As the world watches the final days of the OAS, we are forced to reflect on how U.S. arrogance and lack of political sensitivity towards Latin America and the Caribbean peoples enabled it to impose, for nearly half a century, the most brutal blockade on Cuba, a small, sister nation. The U.S. hoped to decimate Cuba’s people, force them to rebel against their government or cry uncle.

The discord that has plagued the current OAS gathering is the fruit of the sordid behavior of the U.S. during the past two centuries. Everyone living south of the Rio Grande can relate their own experience with the colossus from the north. Be it depriving Mexico of one third of its territory, imposing naval bases on Cuba, Trinidad and Tobago, Panama, Ecuador and who knows where else, gobbling up the most fertile lands in our countries, controlling all important industries, banking and infrastructure in each nation under its domain. And also by instilling its egotistic sentiments and its insatiable consumerism and drug addition to corrupt the minds of our people.

Cuba has suffered like no other country in this region at the hands of 10 different presidents of the United States, which has steeled her people to withstand 10 more U.S. presidents if need be. Most objective and impartial individuals around the world believe that the administration of Barack Obama have taken an honest and sincere approach to solve a litany of intractable problems accrued by the United States over years of neglect. Still, some of his efforts seem to have stalled or been placed on the back burner by members of his administration, still caught up in their visceral anti-communism, which was graphically expressed in the absurd position of the U.S. State Department posture in Honduras [against lifting the ban on Cuba’s participation].

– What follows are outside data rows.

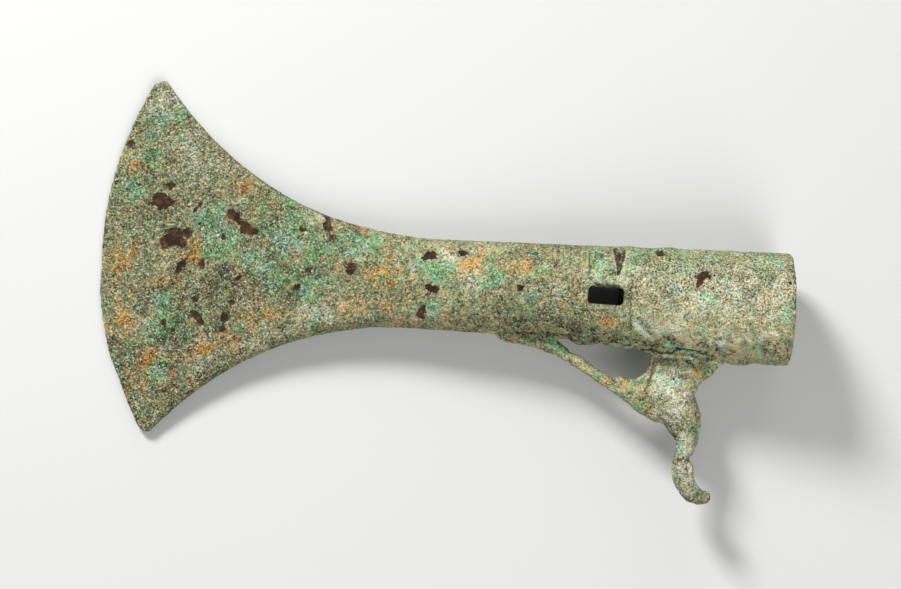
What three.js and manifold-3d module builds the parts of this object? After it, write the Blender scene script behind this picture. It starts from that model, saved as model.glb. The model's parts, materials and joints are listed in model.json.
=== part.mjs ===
import * as THREE from "three";
import { mergeVertices } from "three/addons/utils/BufferGeometryUtils.js";
import Module from "manifold-3d";

// A socketed bronze axe head, cast in one piece, lying on its side as it rests on a table.
// Lengths are in millimetres. The axe's own frame has X along the socket, from the cutting edge at 0
// to the mouth at LENGTH, Y across the blade and Z through its thickness, with the mid plane at Z 0.
// A group turns and lifts that frame, so that the finished part lies on Z 0.

// Overall sizes
const LENGTH = 220; // cutting edge to socket mouth, along the socket
const MOUTH_RADIUS = 18; // outside of the socket at its mouth
const EDGE_HALF = 0.6; // half the thickness of the worn cutting edge

// Cutting edge: one arc from horn to horn
const EDGE_ARC = 112; // its radius
const EDGE_ARC_Y = 4.5; // where its foremost point lies, beside the axis
const EDGE_ROUND = 0.6; // how far in the blunt edge reaches its thickness
const EDGE_FACE = 0.4; // share of that thickness which its worn front face has
const BOW_END = 80; // sections are bowed like the edge up to here
const BELLY = 0.95; // how much less the edge is worn on a stretch below the axis
const BELLY_Y = { from: -8.5, full: -11, fades: -28, gone: -39 };

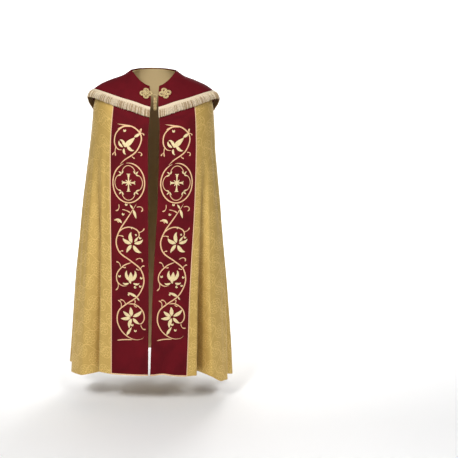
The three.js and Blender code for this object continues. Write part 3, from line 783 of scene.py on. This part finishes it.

Then today, in the clearest expression ever, of Latin America and the Caribbean nations arriving at full adulthood, they inflicted a resounding defeat to a set of demands the U.S. State Department wanted to impose on Cuba, as a pre-condition for it to rejoin the OAS. Winners or losers are of no consequence. What really matters is the pride, respect our region has earned. This was reflected in the words of Fander Falconi, Ecuadorian Foreign Relations Minister when he declared: “This is a moment of rejoicing for all of Latin America.” And still more in the incisive statement from President Manuel Zelaya of Honduras when he stated: “The Cold War has ended in San Pedro Sula. We begin a new era of fraternity and tolerance.” Long Live Latin America, for achieving its independence, dignity and sovereignty, after 500 years of impositions, submissions and indignities.